You may not remember back in 2006 when scientists nearly destroyed the planet. In fact, you might not have even heard about it.
What happened was this: the smart guys over at Sandia National Labs were running a ‘routine’ test when they incidentally created gases in excess of 3,600,000,000 degrees Fahrenheit (that’s three point six billion degrees). For reference, that’s seventeen million times what it takes to boil water, or one point four million times what it takes to melt steel, or one hundred and thirty times as hot as the core of the sun. In short, it’s really stamping hot.
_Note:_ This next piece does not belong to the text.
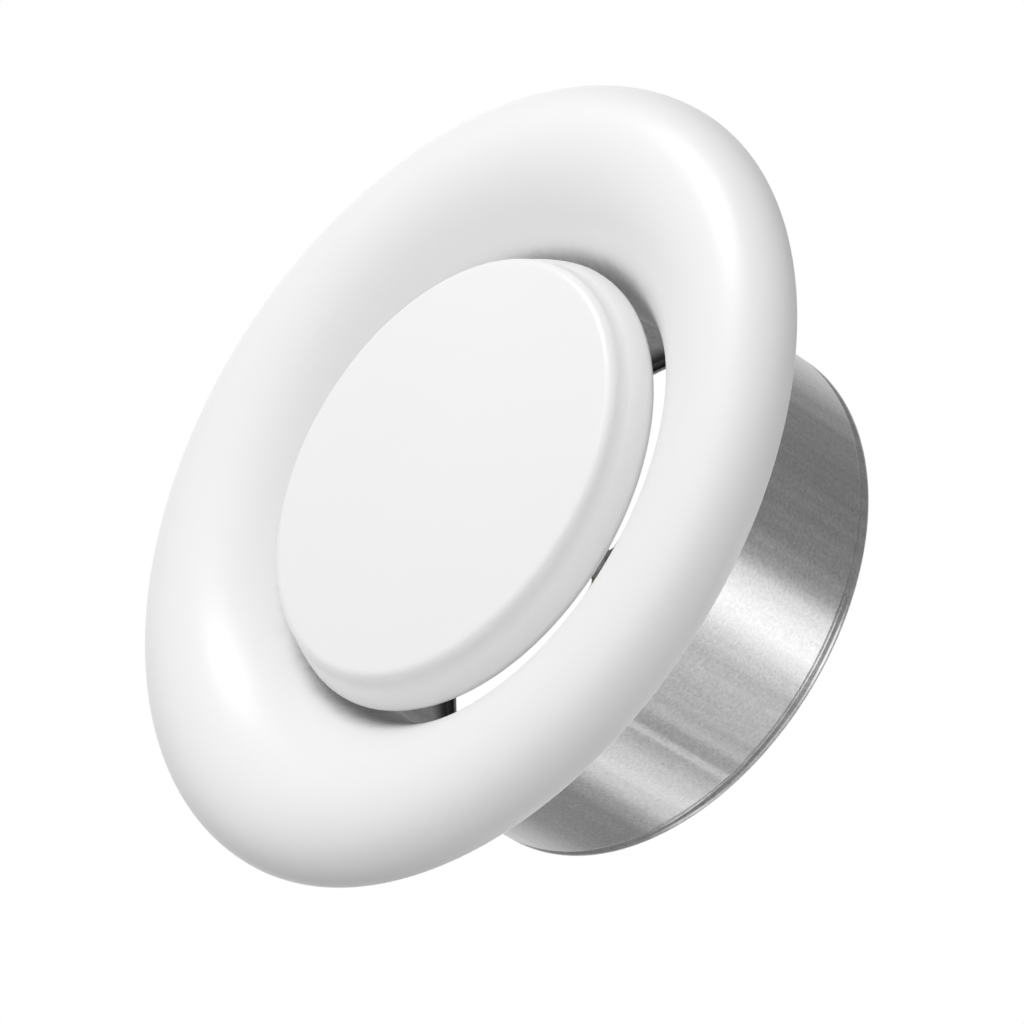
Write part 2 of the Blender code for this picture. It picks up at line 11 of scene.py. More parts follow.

As if that wasn’t dangerous enough, this phenomenal heat wasn’t actually produced during the test, but after the machinery had been turned off—when it was supposed to be cooling down. As far as the scientists could tell, the heat was sustaining itself, generating more energy than had been initially put in. That is to say: they didn’t try to make it happen, and they weren’t able to stop it. I find that really scary. They found it ‘puzzling.’
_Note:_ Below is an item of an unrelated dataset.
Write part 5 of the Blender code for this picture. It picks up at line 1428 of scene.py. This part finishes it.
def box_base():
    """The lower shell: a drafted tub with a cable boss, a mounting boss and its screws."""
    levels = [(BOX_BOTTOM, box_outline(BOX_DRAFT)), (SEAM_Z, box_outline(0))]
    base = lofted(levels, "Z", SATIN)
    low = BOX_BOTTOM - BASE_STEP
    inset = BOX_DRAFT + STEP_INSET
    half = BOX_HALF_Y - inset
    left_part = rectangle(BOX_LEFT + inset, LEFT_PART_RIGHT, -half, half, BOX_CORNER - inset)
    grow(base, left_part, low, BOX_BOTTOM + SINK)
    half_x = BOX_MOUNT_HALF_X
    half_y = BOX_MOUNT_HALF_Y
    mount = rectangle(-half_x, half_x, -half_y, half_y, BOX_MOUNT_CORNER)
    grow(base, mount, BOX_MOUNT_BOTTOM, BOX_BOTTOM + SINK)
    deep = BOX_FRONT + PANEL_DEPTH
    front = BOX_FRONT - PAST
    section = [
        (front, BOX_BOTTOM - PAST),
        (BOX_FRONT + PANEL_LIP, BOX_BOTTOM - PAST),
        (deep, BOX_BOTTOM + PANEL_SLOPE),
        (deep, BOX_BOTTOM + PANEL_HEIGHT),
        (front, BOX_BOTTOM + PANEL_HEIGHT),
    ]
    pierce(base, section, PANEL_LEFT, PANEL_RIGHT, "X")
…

“At first, we were disbelieving,” said project leader Chris Deeney, his English reminiscent of a 419 scam. “We repeated the experiment many times to make sure we had a true result.”
They repeated it. They had accidentally created an incomprehensible amount heat over which they had no control, and they kept doing it to see what would happen? I’d hate to have been a fly on that wall:
“Think it will grow bigger this time?” Tweedledee, PhD asks. “Maybe eat up the whole planet?”
“Nah,” Tweedledee, ScD replies. “But how cool if it seared through the dimensional barrier, loosing demons and bringing hell to Earth?”
So that was 2006, and somehow we’re still here. But, like a speeder that’s never been caught, science is still on the march. This timethey’re building a ‘miniature sun’ right here on the surface of the Earth (you know, the planet that every complains we’re destroying). The idea is simple: take a 1.4-megajoule laser system, split it into 192 individual beams and then use those to ignite a forty ton block of uranium. Woah, yeah, nothing scary about a giant hunk of burning uranium.
You know, it’s always touching when those peace-loving scientists gather around their death-clock to moan about global warming, but the truth is, they’re the truly dangerous. We might be trashing this planet, but they’ll chuck the whole thing away for the chance to find something ‘neat.’